L’accessibilité prix est un autre enjeu majeur. Comment ces produits se positionneront. Pourront-ils être à parité avec les produits issus de l’élevage ?
D.T. - Comme pour les voitures électriques, les panneaux solaires ou les appareils numériques, l’innovation coûte relativement chère lorsqu’elle arrive sur le marché. Ce coût baissera de façon progressive avec le développement des volumes. Les produits lancés au cours du dernier trimestre 2023 devraient être au même niveau de prix que celui d’un morceau de bœuf premium.
De quelles capacités de production disposez-vous ?
D.T. - L’unité pilote que nous avons installé à Rehevot en Israël servira au lancement commercial de cette fin d’année. A Singapour, nous avons conclu un accord avec un sous-traitant en capacité de produire quelques centaines de tonnes par an selon notre cahier des charges. En Israël, nous venons d’acheter un second site dont la capacité de production s’élève à quelques dizaines de tonnes par an.
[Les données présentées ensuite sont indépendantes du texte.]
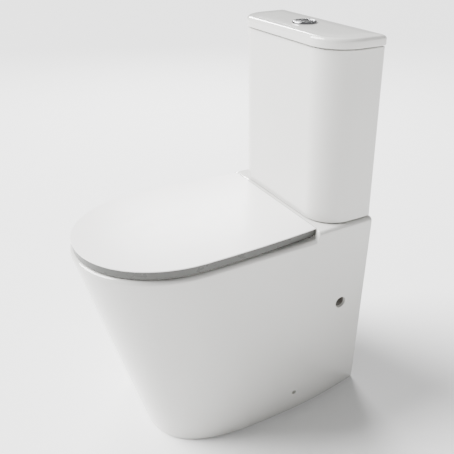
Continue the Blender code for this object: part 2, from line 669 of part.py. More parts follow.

Nous travaillons également sur le développement d’unités à plus grande échelle pour une production de 5 à 10 000 tonnes et dont la première implantation se fera sans doute en Asie d’ici à 2028. D’ici là, nous aurons probablement besoin de nouveaux moyens financiers.
Justement de quels moyens dispose Alpeh Farms et par qui êtes-vous soutenu ?
D.T. - Depuis sa création en 2017, Aleph Farms a collecté 120 M$. Nous bénéficions de subventions publiques de la part d’Israël, du soutien de Temasek, un fond souverain de Singapour ainsi que celui d’Abu Dhabi aux Emirats Arabes Unis. Nous sommes également soutenu par des entreprises internationales de premier plan dans le secteur des protéines comme Cargill, Thaï Union ou encore le groupe Mitsubishi. Nous veillons à notre indépendance et au contrôle de notre technologie. Aucun de ces acteurs n’est impliqué dans nos procédés de prise de décision. Dans le même temps, nous pensons que nous devons mener un projet commun avec le secteur des protéines animales. Nous sommes sur une ligne de crête dont il ne faut pas s’écarter.